The Full Interview with Landesman in the New York Times is encouraging.

We have been seeing increasing amounts of hate speech being openly (and anonymously) posted in the Berkshire Eagle bashing the LGBTQ community, side by side with more vitriol about how "elitist" and "sissified" the arts are. These slurs seem to come primarily from people whom our schools have failed. Their poor grasp of English is invariably a telltale sign of their incomplete education which seems to go hand in hand with their failed attitudes.

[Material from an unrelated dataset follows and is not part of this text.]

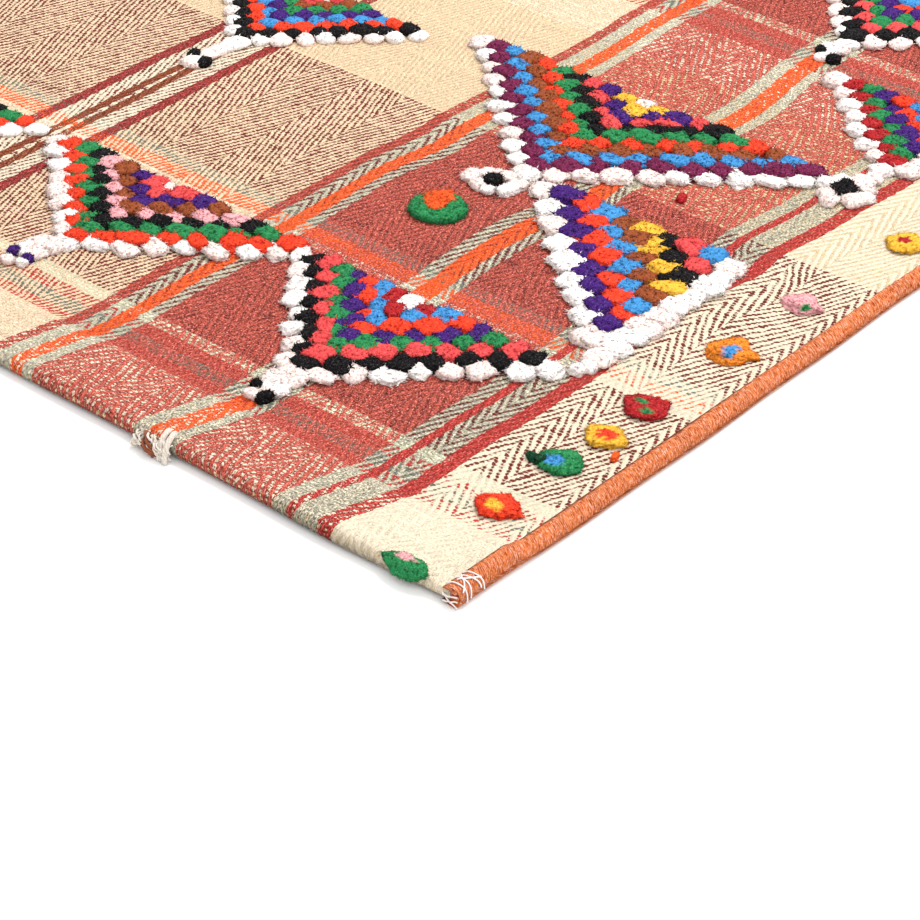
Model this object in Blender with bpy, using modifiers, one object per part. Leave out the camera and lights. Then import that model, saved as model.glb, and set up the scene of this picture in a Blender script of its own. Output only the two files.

Perhaps it is time that the local papers made these anonymous idiots identify themselves publicity. It's not just gays, or culture they attack. The vitriol hurled at virtually everything our elected officials try to accomplish is poisonous. Civility has left the pages of the paper. It's one thing to allow discussion and dissent, but the level of discourse is strictly schoolyard. Most of the posters are nothing but a mob dragging down the Berkshires by their constant cowardly attacks. Strip away the anonymity, and these bullies and blowhards would melt back into the background where they belong.

The first thing to recognize is that artists are working people, and they work hard. They often earn mediocre wages, and most supplement their income as artists with second jobs. Hell, if you get a waitperson who is really nice, really good at remembering who ordered what and attentive and observant to the needs of your table, you probably are being served by an actor who regularly has to remember lines, blocking and a million details in performing a role. They deserve a lot of respect.